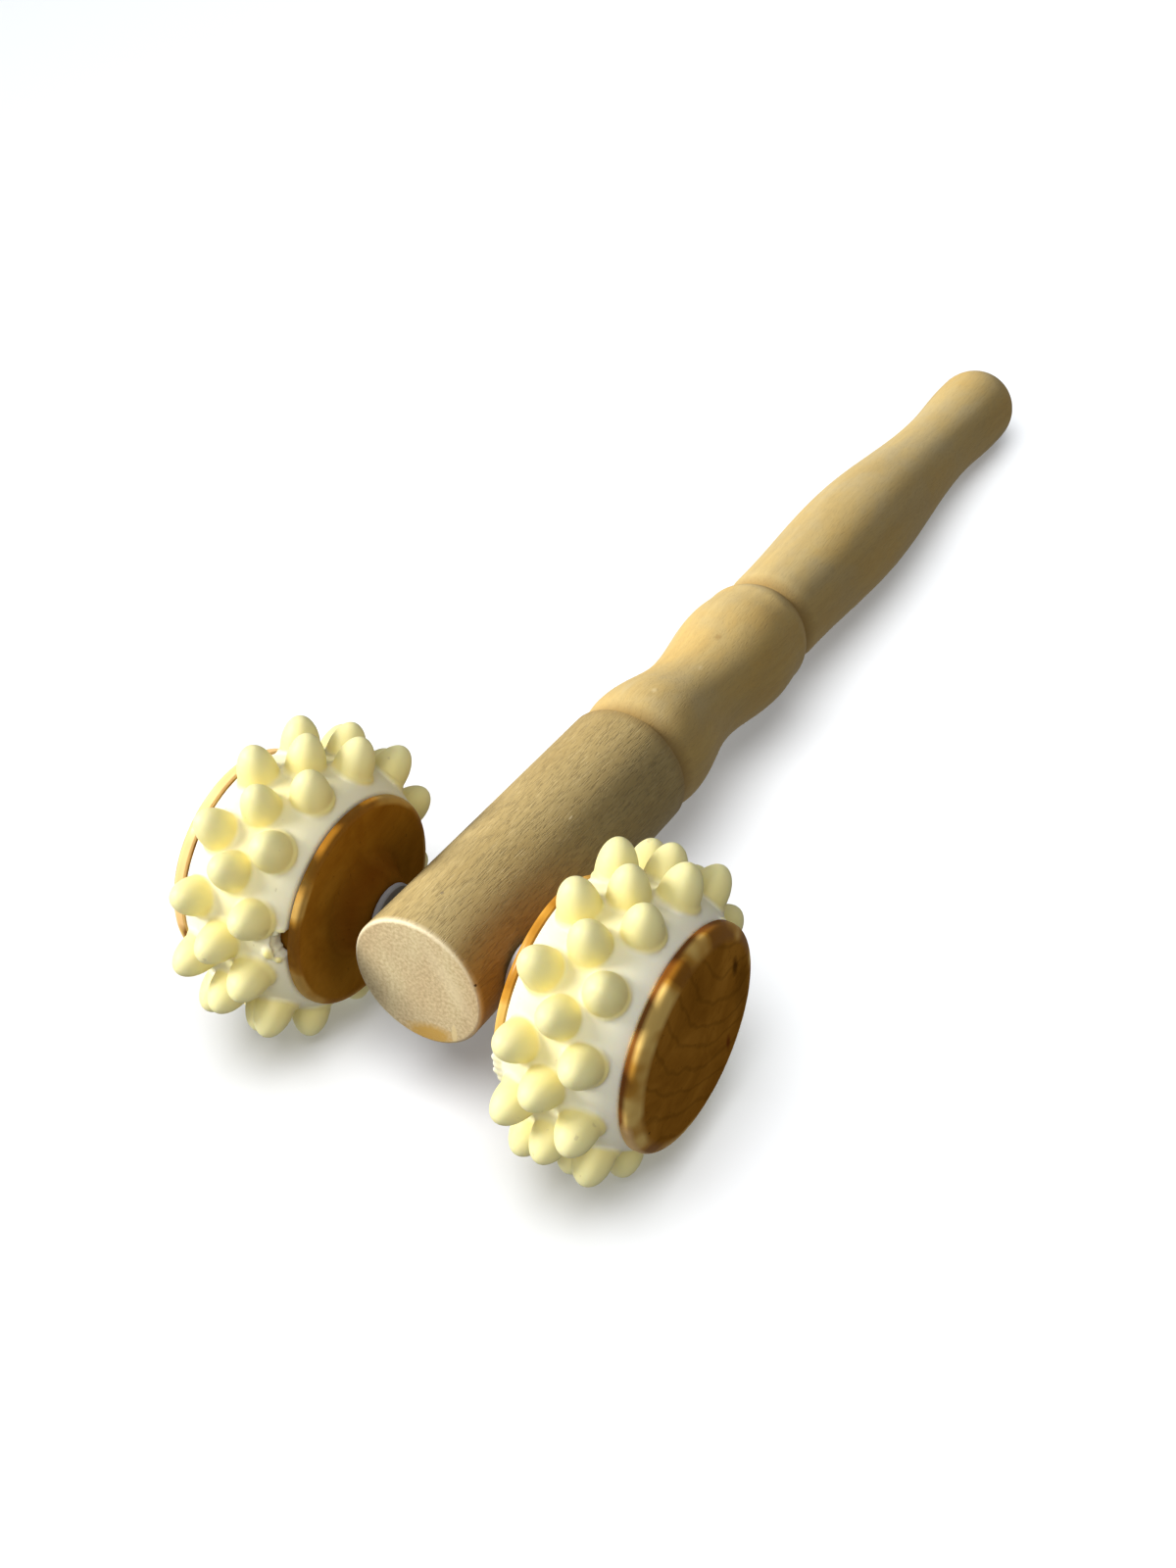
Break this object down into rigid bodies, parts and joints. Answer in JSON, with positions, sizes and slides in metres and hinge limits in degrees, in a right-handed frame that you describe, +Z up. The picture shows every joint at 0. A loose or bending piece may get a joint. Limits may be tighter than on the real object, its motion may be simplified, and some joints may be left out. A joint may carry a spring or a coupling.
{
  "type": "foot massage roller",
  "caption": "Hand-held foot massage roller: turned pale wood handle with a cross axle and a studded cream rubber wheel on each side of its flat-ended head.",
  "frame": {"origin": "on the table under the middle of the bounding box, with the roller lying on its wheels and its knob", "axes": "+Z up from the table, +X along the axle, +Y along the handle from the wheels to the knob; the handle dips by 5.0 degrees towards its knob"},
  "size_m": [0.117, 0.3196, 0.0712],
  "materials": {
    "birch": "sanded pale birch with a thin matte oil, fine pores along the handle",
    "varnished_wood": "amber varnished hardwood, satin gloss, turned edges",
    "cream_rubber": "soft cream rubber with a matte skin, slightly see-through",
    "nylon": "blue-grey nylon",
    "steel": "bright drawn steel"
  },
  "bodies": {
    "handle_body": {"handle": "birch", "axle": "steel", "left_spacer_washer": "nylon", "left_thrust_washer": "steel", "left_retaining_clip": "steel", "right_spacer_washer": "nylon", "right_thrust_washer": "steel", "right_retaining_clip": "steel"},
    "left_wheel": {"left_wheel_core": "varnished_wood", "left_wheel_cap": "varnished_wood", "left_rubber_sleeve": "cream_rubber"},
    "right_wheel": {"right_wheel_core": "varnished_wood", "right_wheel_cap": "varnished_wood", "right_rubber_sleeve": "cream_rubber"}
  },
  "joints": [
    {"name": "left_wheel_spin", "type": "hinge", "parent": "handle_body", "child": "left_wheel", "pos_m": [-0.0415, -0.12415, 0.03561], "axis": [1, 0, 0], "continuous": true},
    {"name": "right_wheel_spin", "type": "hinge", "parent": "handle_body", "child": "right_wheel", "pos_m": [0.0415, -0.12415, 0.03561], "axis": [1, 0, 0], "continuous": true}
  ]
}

┄┄┄┄┄┄┄┄┄┄┄┄┄┄┄┄┄┄┄┄

### The problem
Write out the whole listing again. Match it word for word.

### Result for this exercise
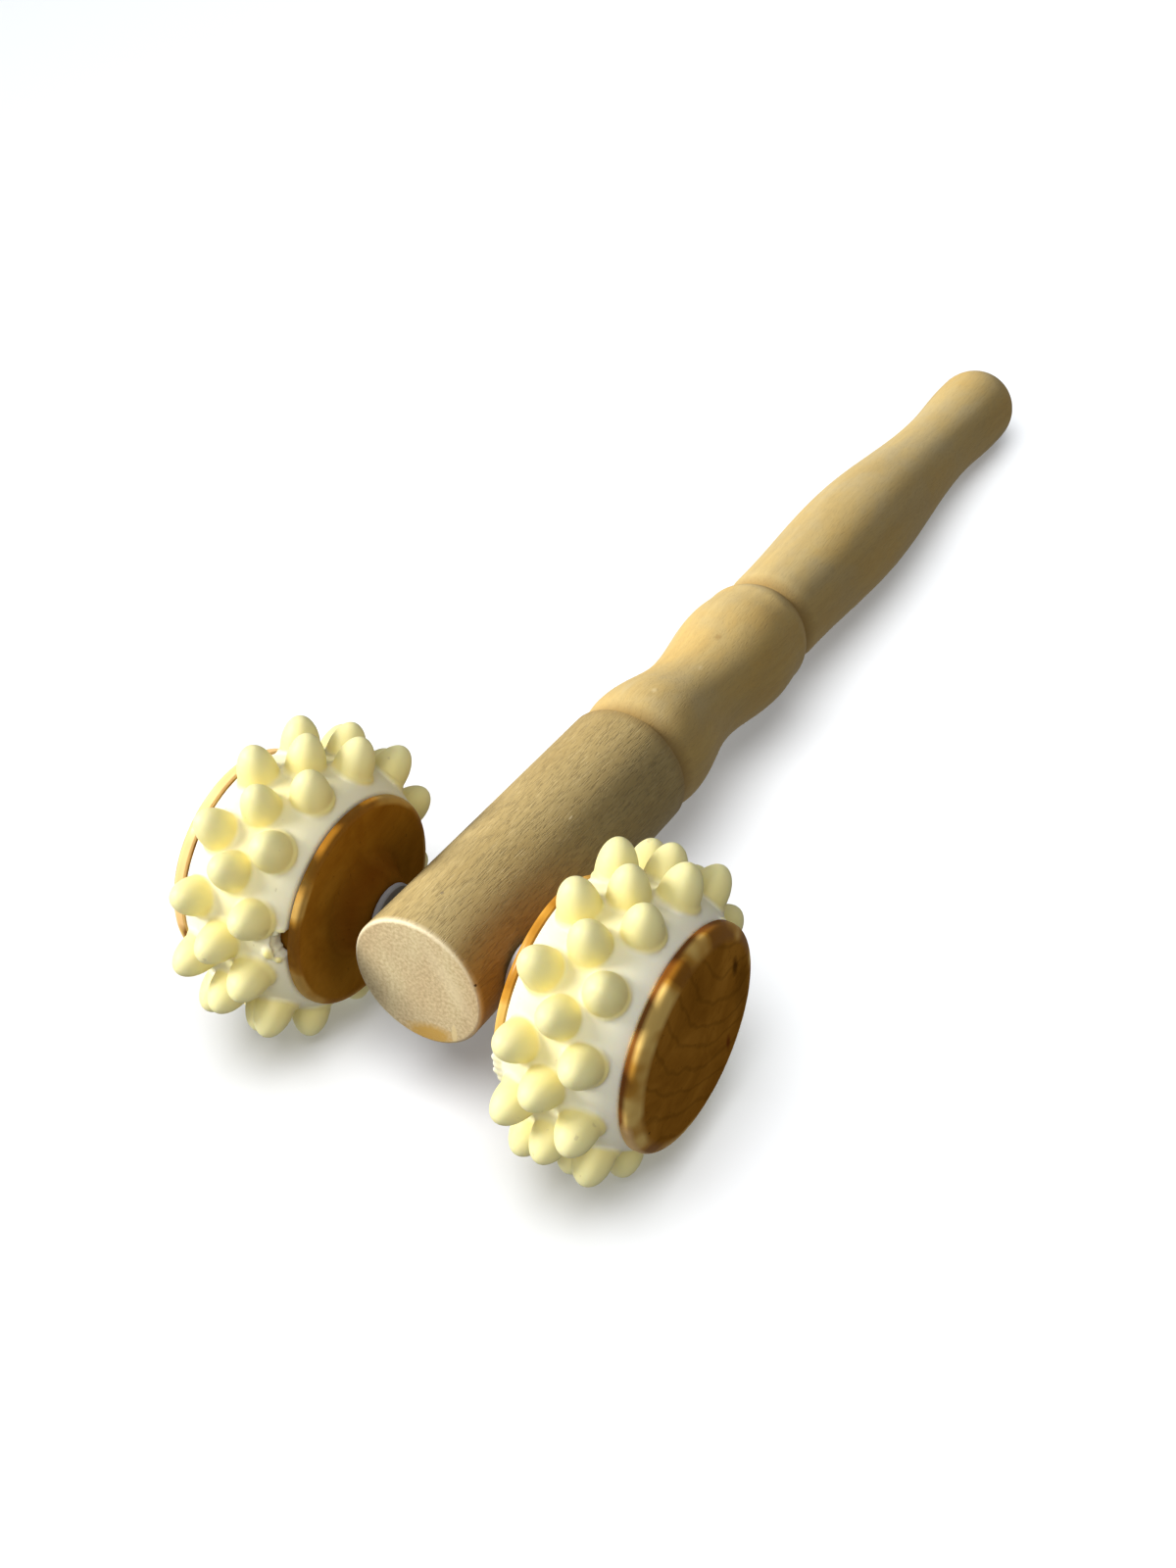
Break this object down into rigid bodies, parts and joints. Answer in JSON, with positions, sizes and slides in metres and hinge limits in degrees, in a right-handed frame that you describe, +Z up. The picture shows every joint at 0. A loose or bending piece may get a joint. Limits may be tighter than on the real object, its motion may be simplified, and some joints may be left out. A joint may carry a spring or a coupling.
{
  "type": "foot massage roller",
  "caption": "Hand-held foot massage roller: turned pale wood handle with a cross axle and a studded cream rubber wheel on each side of its flat-ended head.",
  "frame": {"origin": "on the table under the middle of the bounding box, with the roller lying on its wheels and its knob", "axes": "+Z up from the table, +X along the axle, +Y along the handle from the wheels to the knob; the handle dips by 5.0 degrees towards its knob"},
  "size_m": [0.117, 0.3196, 0.0712],
  "materials": {
    "birch": "sanded pale birch with a thin matte oil, fine pores along the handle",
    "varnished_wood": "amber varnished hardwood, satin gloss, turned edges",
    "cream_rubber": "soft cream rubber with a matte skin, slightly see-through",
    "nylon": "blue-grey nylon",
    "steel": "bright drawn steel"
  },
  "bodies": {
    "handle_body": {"handle": "birch", "axle": "steel", "left_spacer_washer": "nylon", "left_thrust_washer": "steel", "left_retaining_clip": "steel", "right_spacer_washer": "nylon", "right_thrust_washer": "steel", "right_retaining_clip": "steel"},
    "left_wheel": {"left_wheel_core": "varnished_wood", "left_wheel_cap": "varnished_wood", "left_rubber_sleeve": "cream_rubber"},
    "right_wheel": {"right_wheel_core": "varnished_wood", "right_wheel_cap": "varnished_wood", "right_rubber_sleeve": "cream_rubber"}
  },
  "joints": [
    {"name": "left_wheel_spin", "type": "hinge", "parent": "handle_body", "child": "left_wheel", "pos_m": [-0.0415, -0.12415, 0.03561], "axis": [1, 0, 0], "continuous": true},
    {"name": "right_wheel_spin", "type": "hinge", "parent": "handle_body", "child": "right_wheel", "pos_m": [0.0415, -0.12415, 0.03561], "axis": [1, 0, 0], "continuous": true}
  ]
}